Sunday, January 23, 2000

Fairfield to discuss speeding


Criteria, possible solutions on agenda

BY DAVID ECK
Enquirer Contributor

        FAIRFIELD — City council on Monday is expected to discuss establishing criteria for addressing speeding complaints in the city, particularly along main streets in subdivisions.

        “What we want to talk about is the use of stop signs to control speed,” said Fairfield Public Works Director Dave Bock. “We're kind of looking at some direction that we may choose to follow in the future if we get these requests. We don't really have a policy in place at this time.”

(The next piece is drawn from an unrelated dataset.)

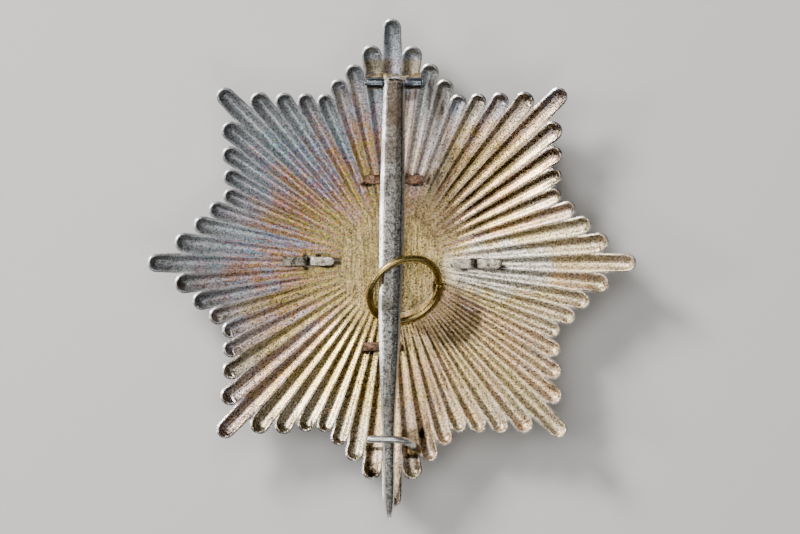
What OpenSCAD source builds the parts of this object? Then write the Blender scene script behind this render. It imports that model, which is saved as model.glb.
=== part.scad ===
// Breast star of struck silver, lying on its front with its back up.
// Origin: centre of the flat front face that it rests on.
// +X is three o'clock, +Y is twelve o'clock, +Z points out of the back.

/* [Star] */
// Distance between opposite main tips
star_d = 85; // [76:1:96]
// Rays in each of the eight points
rays_per_point = 8; // [6:2:10]
// Length by which each main ray stands out of the outline of two squares
main_ray_extra = 0.9; // [0:0.1:2]
// Radius of the plain hub
hub_r = 8.8; // [7:0.1:10]
// Height of the main tips above the hub
dish_h = 6.5; // [5:0.1:8]
// Curve of the dish, 1 is a straight cone
dish_power = 1.2; // [1:0.05:1.6]
// Thickness of the struck sheet
sheet_t = 0.8; // [0.6:0.05:1.1]
// Depth of a ray's hollow as a share of the ray's width
hollow_share = 0.25; // [0.12:0.01:0.28]

/* [Medallion] */
// Diameter of the plain disc on the front
medallion_d = 35; // [33:0.5:40]
// Thickness of the disc
medallion_t = 3; // [2.4:0.1:4]
// Diameter of the flat face that the star rests on
rest_face_d = 29; // [24:0.5:31]
// Width of the sloping edge round the flat face
medallion_slope_w = 1; // [0.5:0.1:1.5]

/* [Prongs] */
// Distance of each split prong in from the medallion's rim
prong_inset = 2.9; // [2.5:0.1:4]
// Distance by which the upper slot lies off the star's axis
slot_shift = 0.25; // [0:0.05:0.35]
// Length of a prong's legs before they were trimmed
leg_l = 5; // [4:0.1:5.4]
// Thickness of a prong's strip
prong_t = 0.65; // [0.5:0.05:0.8]
// Width of a prong's strip
prong_w = 1.6; // [1.2:0.05:1.9]
// Inner radius of a leg's bend
prong_bend_r = 0.35; // [0.2:0.05:0.6]
// Split between the two halves of a prong
prong_split = 0.1; // [0.06:0.01:0.2]
// Free space round a prong in its slot
slot_clear = 0.2; // [0.1:0.05:0.4]
// Space between a leg and the ridges under it
leg_gap = 0.1; // [0.05:0.05:0.3]
// Length of a prong's foot inside the medallion
foot_l = 1.2; // [0.8:0.1:1.6]

/* [Hinge] */
// Distance from the top tip to the hinge rod
hinge_inset = 11.2; // [9.5:0.1:13]
// Place of the hinge's middle to the right of the centre
hinge_x = 0.4; // [-1:0.1:1]
// Length over both tubes
hinge_w = 9.5; // [8.6:0.1:11]
// Outer diameter of each tube
tube_d = 1.95; // [1.7:0.05:2.3]
// Diameter of the rod
rod_d = 0.9; // [0.7:0.05:1.1]
// Free space round the rod in its bores
rod_clear = 0.05; // [0.03:0.01:0.08]
// Diameter of the rod's riveted head
rod_head_d = 1.9; // [1.5:0.1:2.4]
// Thickness of the riveted head
rod_head_t = 0.5; // [0.3:0.1:0.8]
// Length of solder bed behind the tubes
bed_back = 2.2; // [1.6:0.1:2.6]

/* [Pin] */
// Greatest width of the blade
pin_w = 4.36; // [3.8:0.05:4.8]
// Thickness of the blade
pin_t = 1.3; // [1:0.05:1.5]
// Height of the bevels along the blade's edges
bevel_h = 0.6; // [0.3:0.05:0.7]
// Outer diameter of the blade's curled end
knuckle_d = 2.2; // [2:0.05:2.6]
// Side play of the curled end between the tubes
knuckle_play = 0.08; // [0.04:0.01:0.15]
// Length by which the point stands past the bottom tip
pin_past_tip = 2.3; // [1:0.1:5]
// Height of the blade over the bottom tip
pin_over_tip = 0.3; // [0.2:0.05:0.8]

/* [Catch] */
// Distance from the bottom tip to the foot of the hook
catch_inset = 9.9; // [9:0.1:12]
// Distance of the hook's foot to the right of the centre
catch_x = 3.9; // [3.2:0.1:4.6]
// Diameter of the hook's wire
catch_wire_d = 1.25; // [1:0.05:1.4]
// Radius of the hook's bend
catch_bend_r = 2.4; // [1.5:0.1:2.6]
// Length of the hook from its foot to its free end
catch_w = 8.4; // [7.6:0.1:10]
// Lean of the hook towards the hinge, in degrees
catch_lean = 24; // [0:1:30]
// Space between the hook and the blade under it
catch_gap = 0.1; // [0.06:0.01:0.2]

/* [Ring] */
// Outer diameter of the brass ring
ring_d = 14.2; // [13.4:0.1:15]
// Diameter of its wire
ring_wire_d = 1.25; // [1:0.05:1.5]
// Width of the butt joint in the ring
ring_joint_w = 0.12; // [0.08:0.01:0.2]
// Space left where the ring touches the star and the blade
ring_gap = 0.1; // [0.05:0.01:0.2]

/* [Hidden] */

// Space between the medallion and the hub in front of it
seat_gap = 0.05;
// Space between a soldered piece and the ridges that it stands on
solder_gap = 0.05;
// Step from the blade's top up to its curled end
knuckle_step = 0.06;
// Slack that a cut runs past a face
cut_past = 1;

// Heights
tip_r = star_d / 2;
hub_z = medallion_t + seat_gap + sheet_t;
blade_low_z = hub_z + dish_h + pin_over_tip;
blade_top_z = blade_low_z + pin_t;

// Rays: an outline of two squares turned by 45 degrees, cut into equal wedges
ray_count = 8 * rays_per_point;
ray_step = 360 / ray_count;
square_in_r = (tip_r - main_ray_extra) * cos(45);

// Places across half a ray where the sheet has a point, 1 is the ridge to the next ray
RAY_SPOTS = [-1, -0.8, -0.45, 0, 0.45, 0.8];
// Rows of points along a ray: share of the way to the round end, then share of the end
RAY_ROWS = [[0, 0], [0.5, 0], [1, 0], [1, 0.6], [1, 1]];

function point_off(ray) = abs((ray + rays_per_point / 2) % rays_per_point - rays_per_point / 2);
function ray_tip(ray) =
    square_in_r / cos(45 - point_off(ray) * ray_step) + (point_off(ray) == 0 ? main_ray_extra : 0);
function half_width(r) = r * tan(ray_step / 2);

// Radius of the outline at a spot across a ray: a round end, and a notch at the ridge
function edge_r(ray, spot) =
    let (shorter = min(ray_tip(ray), ray_tip(ray + ray_count - 1)), own = ray_tip(ray))
    spot == -1 ? shorter - half_width(shorter)
               : own - half_width(own) * (1 - sqrt(1 - spot * spot));

// Height of the ridges above the hub at a radius
function dish_rise(r) = dish_h * pow(max(0, r - hub_r) / (tip_r - hub_r), dish_power);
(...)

        The discussion is expected to center on what should define a speeding problem, and what remedies can best address it, Mr. Bock said. The city could use stop signs, speed bumps or other devices to address speeding.

        The city will look at what other cities use to control speed and help specify a speeding problem. Speed studies can also include a look at accident histories and the speed at which cars move through the area.

        The review was prompted by a lack of procedure when speeding complaints were raised. No street has been targeted for speed control devices, Mr. Bock said.

        Council also is expected to accept a $350,000 grant from the Ohio Department of Transportation to extend a bike trail from Hamilton into Fairfield.

        The five-mile trail now runs from the Fitton Center in Hamilton to Fairfield's border in Joyce Park. The extension will stretch it to Water Works Park near River Road, said Fairfield Councilman Sterling Uhler.

        The grant covers about 80 percent of the 1.3-mile extension. Engineering will be done this spring and construction started this summer.

        “It makes the Hamilton trail a much more meaningful ride,” Mr. Uhler said. “It takes in some pretty scenic parts of the river. It means that Fairfield folks who choose to ride a bike into Hamilton ... now have a much more convenient park-and-ride facility at Water Works Park.”